Still betting on a 2 tier launch for at least one of the 2 main players (hope its Sony )
 
Still betting on a 2 tier launch for at least one of the 2 main players (hope its Sony )

Same. They've both tested the market with their mid-gen refreshes, and the market is not confused.

-- $350 --
- APU
- 8 core Zen 2 at ~3Ghz
- Navi GPU at ~8TF
- 24GB GDDR6

-- $550 --
- Separate dies
- 8 core Zen 2 at 4.2Ghz
- Navi GPU of double the CU's and a higher clockspeed, for >16TF
- 32GB GDDR6
 
I agree to some extent but I do see a marketing issue with the next gen console having less cores than the their previous versions. The average consumer is not very tech savvy but they do notice things like "8 core CPU". Personally I think it will be another eight core, but I was just wondering if anyone else thought it would be remotely possible for more CPU cores than last gen.

My line of thinking is that in previous consoles there was more powerful AMD CPU tech available at that time but both Sony and Microsoft went for cheaper lower powered Jaguar's. I think the same trend will continue going forward.

There wasnt any AMD CPU more powerful manufacturable at TSMC... Big difference.
 
What @VitaminB6 suggested is it poses a marketing problem, and it does.
Mainstream-ish and gaming press will definitely demand explanations to console makers as to why there are less cores than the previous generation. And then the same press will have a hard time understanding concepts like IPC.
I do think it has some bearing yes. For example if Microsoft were to go with a 8 core Zen light and Sony with a 4 core Zen this could be used in marketing. Will it be a reason for people to refuse to buy a console no.
If it doesn't affect sales, what's the problem? If console A has more cores but console B has equal or better looking games, no-one's going to look at the numbers. The worst that'll happen is dumb comparison sites with check-list AB comparisons will say, "CPU - console A has twice as many cores as console B", but it'd be nonsense for engineers to design a machine based on scoring highest in a bunch of daft AB tests. They're not aiming to make this... ;)

latest
 
About the Power of the ps5!
Compare gtx 580 to ps4 3 years ,
Then 1080ti to ps5 (2017 -2019)
You get 13tflop. Minimum.
1080ti Will Be weak old carbage compare to ps5! 2080ti can hold crosgen titles.
NEXT gen console have to have 4k and generational graphics leap.
Anthem Will Be native 4k 60fps very high settings (locked 60fps ) half gas!
Crosgen gen - easy to run
Anthem pc demo running dual 1080ti!
 
It will have 8 cores I think, for the sake of marketing and backwards compatibility.
Not actually sure it makes backwards compatible easier but I think I read here somewhere that it does?
 
What @VitaminB6 suggested is it poses a marketing problem, and it does.

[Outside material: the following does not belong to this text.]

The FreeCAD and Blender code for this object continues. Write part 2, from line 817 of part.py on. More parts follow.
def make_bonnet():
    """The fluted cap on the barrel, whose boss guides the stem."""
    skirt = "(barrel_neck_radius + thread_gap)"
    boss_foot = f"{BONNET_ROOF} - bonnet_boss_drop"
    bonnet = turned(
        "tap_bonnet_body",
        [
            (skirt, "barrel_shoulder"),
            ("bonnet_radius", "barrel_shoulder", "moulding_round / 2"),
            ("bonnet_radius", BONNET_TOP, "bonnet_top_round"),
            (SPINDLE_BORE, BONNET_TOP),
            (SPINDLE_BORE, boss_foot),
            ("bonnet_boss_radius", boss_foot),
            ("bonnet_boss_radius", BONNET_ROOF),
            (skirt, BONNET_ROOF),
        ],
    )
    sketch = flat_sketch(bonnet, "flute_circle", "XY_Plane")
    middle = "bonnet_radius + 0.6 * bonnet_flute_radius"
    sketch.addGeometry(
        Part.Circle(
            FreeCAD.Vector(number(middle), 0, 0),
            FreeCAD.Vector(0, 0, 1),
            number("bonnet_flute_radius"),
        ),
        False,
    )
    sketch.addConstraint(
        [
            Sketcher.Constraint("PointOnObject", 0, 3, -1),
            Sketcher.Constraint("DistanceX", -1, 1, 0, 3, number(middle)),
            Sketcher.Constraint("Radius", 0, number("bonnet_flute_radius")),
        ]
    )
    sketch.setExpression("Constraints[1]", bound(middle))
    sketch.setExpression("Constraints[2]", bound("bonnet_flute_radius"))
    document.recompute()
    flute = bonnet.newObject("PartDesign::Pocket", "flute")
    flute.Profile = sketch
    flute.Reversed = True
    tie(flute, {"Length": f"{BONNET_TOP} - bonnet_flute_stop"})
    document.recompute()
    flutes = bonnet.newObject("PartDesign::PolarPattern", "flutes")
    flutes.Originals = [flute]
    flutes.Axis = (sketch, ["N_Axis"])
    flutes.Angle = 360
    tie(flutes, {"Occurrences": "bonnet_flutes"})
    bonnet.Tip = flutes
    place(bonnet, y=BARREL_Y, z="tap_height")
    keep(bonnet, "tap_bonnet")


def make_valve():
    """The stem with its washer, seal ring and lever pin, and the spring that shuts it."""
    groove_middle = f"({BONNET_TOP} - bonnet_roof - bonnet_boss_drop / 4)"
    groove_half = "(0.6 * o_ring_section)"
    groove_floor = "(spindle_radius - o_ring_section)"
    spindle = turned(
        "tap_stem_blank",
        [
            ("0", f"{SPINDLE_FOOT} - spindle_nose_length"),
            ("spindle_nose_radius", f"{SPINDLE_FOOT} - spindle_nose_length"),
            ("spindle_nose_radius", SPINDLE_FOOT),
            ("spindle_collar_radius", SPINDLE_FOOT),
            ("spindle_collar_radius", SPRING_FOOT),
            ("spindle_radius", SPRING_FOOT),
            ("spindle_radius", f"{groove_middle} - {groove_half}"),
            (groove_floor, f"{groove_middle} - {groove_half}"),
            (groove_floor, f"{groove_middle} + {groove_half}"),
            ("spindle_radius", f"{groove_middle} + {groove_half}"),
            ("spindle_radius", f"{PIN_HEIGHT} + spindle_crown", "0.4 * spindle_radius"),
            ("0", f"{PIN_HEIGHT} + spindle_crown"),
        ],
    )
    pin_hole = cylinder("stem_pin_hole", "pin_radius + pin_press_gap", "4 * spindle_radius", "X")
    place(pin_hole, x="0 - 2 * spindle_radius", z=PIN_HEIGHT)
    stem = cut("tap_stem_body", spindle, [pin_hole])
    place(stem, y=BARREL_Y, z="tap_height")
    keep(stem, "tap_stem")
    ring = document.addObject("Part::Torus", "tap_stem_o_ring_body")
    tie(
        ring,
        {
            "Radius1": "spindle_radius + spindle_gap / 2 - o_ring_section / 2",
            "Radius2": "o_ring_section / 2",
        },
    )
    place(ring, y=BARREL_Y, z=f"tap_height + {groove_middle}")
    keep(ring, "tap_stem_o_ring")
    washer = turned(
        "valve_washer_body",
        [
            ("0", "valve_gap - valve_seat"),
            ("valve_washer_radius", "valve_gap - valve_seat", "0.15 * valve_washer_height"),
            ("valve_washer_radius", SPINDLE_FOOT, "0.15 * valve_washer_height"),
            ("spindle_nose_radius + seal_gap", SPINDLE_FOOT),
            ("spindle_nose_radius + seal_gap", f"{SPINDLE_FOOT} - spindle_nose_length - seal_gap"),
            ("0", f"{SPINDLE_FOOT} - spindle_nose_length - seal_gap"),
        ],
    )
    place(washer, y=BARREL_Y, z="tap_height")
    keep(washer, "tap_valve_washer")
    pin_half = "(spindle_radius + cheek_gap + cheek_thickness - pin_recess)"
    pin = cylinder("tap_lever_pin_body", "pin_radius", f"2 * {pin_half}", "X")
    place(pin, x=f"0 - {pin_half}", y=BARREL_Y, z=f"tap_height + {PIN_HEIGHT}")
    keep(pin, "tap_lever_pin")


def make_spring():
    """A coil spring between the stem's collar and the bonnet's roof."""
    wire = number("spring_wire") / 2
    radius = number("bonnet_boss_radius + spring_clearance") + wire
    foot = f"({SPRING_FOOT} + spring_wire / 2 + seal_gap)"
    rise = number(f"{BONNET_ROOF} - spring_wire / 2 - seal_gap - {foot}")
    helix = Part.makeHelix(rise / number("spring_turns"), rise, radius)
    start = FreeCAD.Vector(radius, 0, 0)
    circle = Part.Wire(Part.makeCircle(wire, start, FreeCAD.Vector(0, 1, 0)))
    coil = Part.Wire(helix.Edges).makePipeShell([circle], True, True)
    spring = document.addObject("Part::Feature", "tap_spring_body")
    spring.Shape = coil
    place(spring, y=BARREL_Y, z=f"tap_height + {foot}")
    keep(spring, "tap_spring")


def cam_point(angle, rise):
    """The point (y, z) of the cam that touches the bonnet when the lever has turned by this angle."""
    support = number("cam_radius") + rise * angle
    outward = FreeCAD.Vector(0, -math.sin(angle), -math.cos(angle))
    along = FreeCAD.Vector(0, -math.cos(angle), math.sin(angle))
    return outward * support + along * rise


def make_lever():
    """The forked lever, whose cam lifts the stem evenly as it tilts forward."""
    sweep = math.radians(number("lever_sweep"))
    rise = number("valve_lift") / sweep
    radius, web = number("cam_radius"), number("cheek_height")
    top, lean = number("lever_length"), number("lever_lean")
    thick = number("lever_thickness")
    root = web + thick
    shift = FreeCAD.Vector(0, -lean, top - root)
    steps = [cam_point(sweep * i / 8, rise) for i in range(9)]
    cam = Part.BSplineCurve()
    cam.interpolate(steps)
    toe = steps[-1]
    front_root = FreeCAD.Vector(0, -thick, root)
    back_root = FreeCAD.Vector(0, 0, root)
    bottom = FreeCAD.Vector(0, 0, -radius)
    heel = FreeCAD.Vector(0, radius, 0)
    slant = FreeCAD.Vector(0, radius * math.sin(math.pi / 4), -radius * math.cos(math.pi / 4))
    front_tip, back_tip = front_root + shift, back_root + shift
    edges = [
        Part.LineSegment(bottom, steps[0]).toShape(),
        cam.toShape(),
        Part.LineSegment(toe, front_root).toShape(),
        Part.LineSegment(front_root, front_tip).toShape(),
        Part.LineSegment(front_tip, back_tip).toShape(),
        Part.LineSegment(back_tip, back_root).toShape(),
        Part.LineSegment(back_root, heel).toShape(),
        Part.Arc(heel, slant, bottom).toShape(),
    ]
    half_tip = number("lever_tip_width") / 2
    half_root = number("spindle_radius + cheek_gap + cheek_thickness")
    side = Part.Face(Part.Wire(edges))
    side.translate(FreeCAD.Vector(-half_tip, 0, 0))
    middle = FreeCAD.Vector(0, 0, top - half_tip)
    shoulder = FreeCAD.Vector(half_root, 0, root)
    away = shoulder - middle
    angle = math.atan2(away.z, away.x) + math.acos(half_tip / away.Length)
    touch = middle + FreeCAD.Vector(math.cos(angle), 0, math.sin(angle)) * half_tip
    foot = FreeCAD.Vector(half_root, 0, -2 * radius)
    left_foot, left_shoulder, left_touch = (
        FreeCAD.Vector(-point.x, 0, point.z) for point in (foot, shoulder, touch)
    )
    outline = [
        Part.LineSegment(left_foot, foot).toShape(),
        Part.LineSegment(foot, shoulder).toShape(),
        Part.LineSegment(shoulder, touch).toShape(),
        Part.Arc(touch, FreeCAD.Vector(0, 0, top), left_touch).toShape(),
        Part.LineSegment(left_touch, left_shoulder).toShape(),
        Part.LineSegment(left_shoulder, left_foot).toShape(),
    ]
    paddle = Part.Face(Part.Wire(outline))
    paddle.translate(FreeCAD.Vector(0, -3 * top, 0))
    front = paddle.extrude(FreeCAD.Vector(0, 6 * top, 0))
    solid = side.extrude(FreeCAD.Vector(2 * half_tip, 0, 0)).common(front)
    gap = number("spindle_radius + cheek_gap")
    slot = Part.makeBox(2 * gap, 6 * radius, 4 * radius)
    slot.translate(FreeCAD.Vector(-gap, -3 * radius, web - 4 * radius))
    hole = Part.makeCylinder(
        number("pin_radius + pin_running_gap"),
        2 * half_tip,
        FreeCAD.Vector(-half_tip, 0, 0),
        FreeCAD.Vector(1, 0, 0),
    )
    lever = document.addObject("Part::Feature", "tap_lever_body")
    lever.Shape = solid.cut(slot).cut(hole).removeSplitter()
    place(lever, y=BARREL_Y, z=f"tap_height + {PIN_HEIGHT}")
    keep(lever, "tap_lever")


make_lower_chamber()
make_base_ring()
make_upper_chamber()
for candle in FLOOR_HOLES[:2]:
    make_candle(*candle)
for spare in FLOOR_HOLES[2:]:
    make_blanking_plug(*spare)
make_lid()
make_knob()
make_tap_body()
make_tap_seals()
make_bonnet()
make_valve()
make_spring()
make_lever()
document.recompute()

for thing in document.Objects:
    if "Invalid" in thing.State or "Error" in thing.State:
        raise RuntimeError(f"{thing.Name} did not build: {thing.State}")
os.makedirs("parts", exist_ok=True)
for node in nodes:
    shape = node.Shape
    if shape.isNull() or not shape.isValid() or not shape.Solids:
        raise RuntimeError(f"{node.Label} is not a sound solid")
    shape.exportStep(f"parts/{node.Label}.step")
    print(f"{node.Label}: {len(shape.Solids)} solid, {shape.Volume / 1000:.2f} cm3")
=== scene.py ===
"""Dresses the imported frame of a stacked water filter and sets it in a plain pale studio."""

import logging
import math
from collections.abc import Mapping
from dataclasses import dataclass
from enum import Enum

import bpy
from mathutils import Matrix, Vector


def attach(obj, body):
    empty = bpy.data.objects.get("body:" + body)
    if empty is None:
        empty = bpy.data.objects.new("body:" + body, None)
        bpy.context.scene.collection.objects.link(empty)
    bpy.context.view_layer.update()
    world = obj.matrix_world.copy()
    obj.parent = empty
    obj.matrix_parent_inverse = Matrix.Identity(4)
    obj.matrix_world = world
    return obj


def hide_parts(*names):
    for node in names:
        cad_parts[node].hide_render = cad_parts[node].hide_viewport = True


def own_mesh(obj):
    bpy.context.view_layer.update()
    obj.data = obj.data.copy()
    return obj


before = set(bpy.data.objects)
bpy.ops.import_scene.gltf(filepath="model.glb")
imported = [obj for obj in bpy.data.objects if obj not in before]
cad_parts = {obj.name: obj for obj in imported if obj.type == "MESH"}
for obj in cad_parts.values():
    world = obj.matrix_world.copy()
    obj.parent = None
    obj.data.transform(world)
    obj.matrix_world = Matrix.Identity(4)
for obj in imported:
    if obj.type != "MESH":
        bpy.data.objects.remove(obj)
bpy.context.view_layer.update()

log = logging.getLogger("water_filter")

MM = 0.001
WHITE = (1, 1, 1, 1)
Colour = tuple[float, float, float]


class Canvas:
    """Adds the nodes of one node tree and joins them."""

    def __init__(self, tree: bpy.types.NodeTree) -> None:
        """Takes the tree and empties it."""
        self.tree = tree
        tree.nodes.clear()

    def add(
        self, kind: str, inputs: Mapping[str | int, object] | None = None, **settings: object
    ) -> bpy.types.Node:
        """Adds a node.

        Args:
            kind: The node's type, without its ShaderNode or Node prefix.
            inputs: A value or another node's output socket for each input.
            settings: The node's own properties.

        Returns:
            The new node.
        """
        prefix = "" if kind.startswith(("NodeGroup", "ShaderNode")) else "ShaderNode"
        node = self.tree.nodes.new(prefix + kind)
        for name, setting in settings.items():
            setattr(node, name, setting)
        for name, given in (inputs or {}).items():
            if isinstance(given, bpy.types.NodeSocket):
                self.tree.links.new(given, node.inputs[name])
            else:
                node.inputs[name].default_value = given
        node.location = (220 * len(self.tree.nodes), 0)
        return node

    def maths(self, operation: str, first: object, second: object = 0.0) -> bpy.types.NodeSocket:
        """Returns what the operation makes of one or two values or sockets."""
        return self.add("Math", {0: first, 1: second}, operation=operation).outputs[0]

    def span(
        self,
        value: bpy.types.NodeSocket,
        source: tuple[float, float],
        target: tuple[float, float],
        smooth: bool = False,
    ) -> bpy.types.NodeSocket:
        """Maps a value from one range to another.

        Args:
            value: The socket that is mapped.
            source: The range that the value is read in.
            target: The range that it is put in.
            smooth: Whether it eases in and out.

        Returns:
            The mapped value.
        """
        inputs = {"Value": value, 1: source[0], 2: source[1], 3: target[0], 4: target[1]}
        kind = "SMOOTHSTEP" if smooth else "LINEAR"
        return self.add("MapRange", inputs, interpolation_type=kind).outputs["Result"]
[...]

Mainstream-ish and gaming press will definitely demand explanations to console makers as to why there are less cores than the previous generation. And then the same press will have a hard time understanding concepts like IPC.
E
There wasnt any AMD CPU more powerful manufacturable at TSMC... Big difference.
Unless I'm mistaken Steamroller should've been available and manufactured at TSMC.
https://www.extremetech.com/computi...m-kabini-temash-chips-are-being-built-at-tsmc
 
What? A patent for underclocking? :neutral:

More of a hardware architecture that can operate as a normal device, and then has a mode that can overclock or underclock, change the clock speeds differently between different chip regions, change cache sizes and properties, preempt or invalidate processes on demand, and run and OS capable of doing the same for a game's allocation and active threads. It can make these changes dynamically and automatically, while monitoring for errors.
It's being broad in saying what might be doable, but it's more involved and faster than manually tweaking clock speed. Some elements it can change may not be possible to alter normally, if it involves ratios that are considered fixed in one architecture or the other, or include hardware elements no user is allowed to modify, like the store queue depth of a processor core.

E

Unless I'm mistaken Steamroller should've been available and manufactured at TSMC.
https://www.extremetech.com/computi...m-kabini-temash-chips-are-being-built-at-tsmc
I see a diagram saying Kaveri was 28nm, which is the GF node it was manufactured on.
There were GF APU products Wichita and Krishna, but those were detailed as being cat cores.

While not impossible, the number of custom macros for Steamroller was an order of magnitude higher than Jaguar, which would have increased the engineering needed to port the design to TSMC.
There were leaks of an earlier version of the PS4 that used Steamroller, but that isn't what came to pass and rumors were that Sony changed course because the CPU would have used GF's manufacturing process.
 
Number of cores talk feels like the bit wars. Ironically Jaguar is involved in both.

Apple and Intel use fewer bigger cores and beat their competition.
 
In terms of marketing the only people who would even take notice of how many cores a console has, are the ones that would understand that it's not just the amount that matters.

in the early years of the bit wars it may have mattered, not so much now. Consoles doesn't have it on the front of the box.

how many console owners know/care how many cores it has?

the only time it will matter is in the initial reveal, and at that point they just have to say why the choice is good, e.g. So customised that there's nothing like it....! i.e. Added bit more cache.